We were spoilt for choice for pubs in St Andrews.  But nine in every ten pints I drank during my university career from that day on were sunk in the Niblick.
The Regular is the person who has his own tankard on a hook behind the bar, and woe betide the newbie who serves him a beer in a different glass.  He’s the guy who sends a postcard to the pub on the rare occasions he goes somewhere else on holiday.  Who takes quiet pride when a photo of him from New Years Eve gets blu-tacked up beside the optics.  The guy who a Leicester Local has to keep an Everard’s Beacon pump on the bar for, because even though he and his mate (they’ve never been to each other’s houses – only the pub) are the only punters who drink it, it’s the only beer they will drink, and they get through a nine between them every week.
This is a relationship with as much loyalty, love, bickering and fractious argument, frustration and fatalism as any great marriage.  Each needs the other to survive. 
All of which brings me to my shameful confession: I’m currently a bigamist.
When I first moved to Stoke Newington, my closest pub, the White Hart, spoke to me in a way no other pub had since the Niblick all those years ago.  I could tell you about the food, the beer garden, the Sunday afternoon footie… It was all of that and none of that.  It just felt like my local.
And then, last year, the Jolly Butchers opened just up the road.  Eight handpulls standing proud along the centre of the bar.  Staff keen to hear from me what beers they should be getting in.  Cracking food, a beer and cheese pairing menu I helped put together. 
Now, every time I’m in one, I miss the other.  And the smiles of the respective guvnors are growing brittle.  Whenever I walk in either, it’s “Oh, we haven’t seen you for a while.  Been there, with them I suppose, have you?”  Recently I’ve been so busy with work I’ve hardly been in either, and now each thinks I’ve abandoned them for the other.
Guys, if you’re reading this, I love you both, very much indeed.  It’s just… complicated. 



matthew turner

Lol. I don’t think you need to worry Pete, I think both pubs will welcome you back with open arms when you get a chance to visit them again. I also think that they'll be fine with you being a regular in both pubs as well. The regular of just one pub is a dying breed in my opinion, most people have at least two or three good pubs in which they will visit frequently. More and more pubs offer people different things and its just too hard to choose just one to be a regular of.
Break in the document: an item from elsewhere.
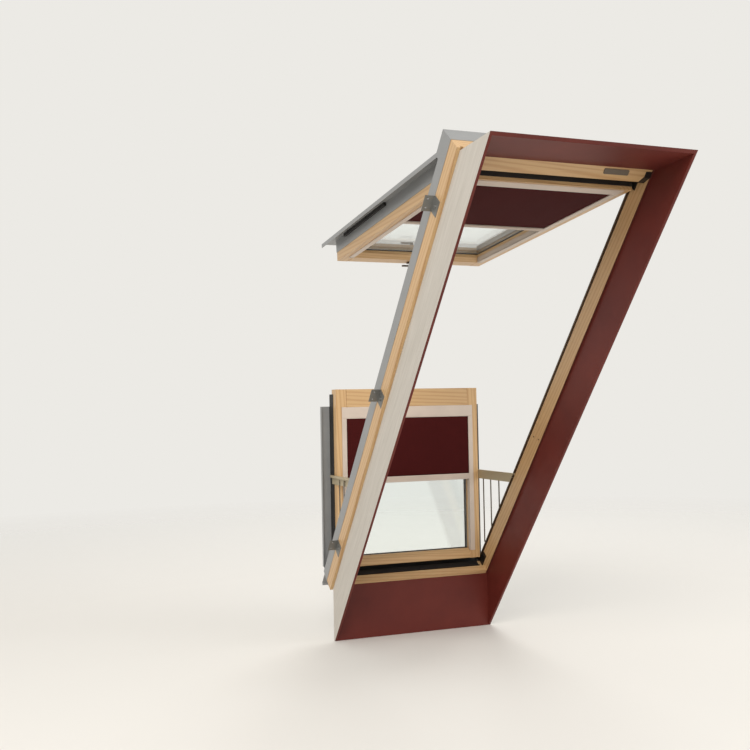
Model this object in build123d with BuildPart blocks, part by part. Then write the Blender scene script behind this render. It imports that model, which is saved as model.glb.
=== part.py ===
from build123d import *
import math
import os

os.makedirs("parts", exist_ok=True)

# Top hung and bottom hung roof window that opens into a small balcony.
# Millimetres, +Z up, +Y out of the room, +X to the right as seen from the room.
# The origin lies on the floor, in the middle of the foot of the kerb board.
# Both sashes stand open. A piece of the frame is placed by s, its distance up the
# slope from the lower lining line, and by d, its depth outward from the room face.
# A piece of a sash is placed by v, its height above the sash's lower edge, and by h,
# its depth outward from the sash's room face.

# Roof and lined opening
PITCH = 50
KERB = 286.2
CLEAR_WIDE = 886
CLEAR_LONG = 2464
BOARD = 12
HEAD_BOARD_RISE = 2.1

# Fixed frame
FRAME_EDGE = 28
FRAME_SIDE = 38
FRAME_DEEP = 88
GROOVE_DEEP = 10
GROOVE_ROOM = 0.4
HEAD_REACH = 51
HEAD_BEVEL = 18
HEAD_NOSE = 18
NOSE_FROM = 24
NOSE_TO = 36
SILL_LIP = 22
SILL_LIP_DEEP = 38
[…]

i miss my local in Edinburgh. Wherever we have gone, we have found ourselves our local pub and become regulars. it's also the people that you talk to there, the other regulars who are your friends for that evening and you probably don't ever see anywhere else. we have found a version of a local in our rural village in Australia but it's not the same…the pub is hotel as well with a betting shop in the corner (as they all are round here) and despite the beautiful beer garden with river views and year round sun, there is nobody in there apart from us. and it's the same for all the other pubs in the village… Maclean nods off by 7pm and certainly people don't go to the pub for a drink and a blether with a random stranger. still, we are on first name terms with the barman and our drinks are poured for us by the time we reach the bar. It's a small comfort


It's on the Publican site. (I knew I'd read it before, and I assume it must have been there.)

And I agree with Matthew. When I did a writeup of "My Local" I had to do it as a four-part series; if I was doing it now I'd make it five (mmm, Electrik). I guess the cost of spreading my custom around like that is that I'm not a Regular at any one of them so much as a regular visitor to all of them, but I don't think that's a huge loss. I'm too much of a ticker to have a 'usual', anyway.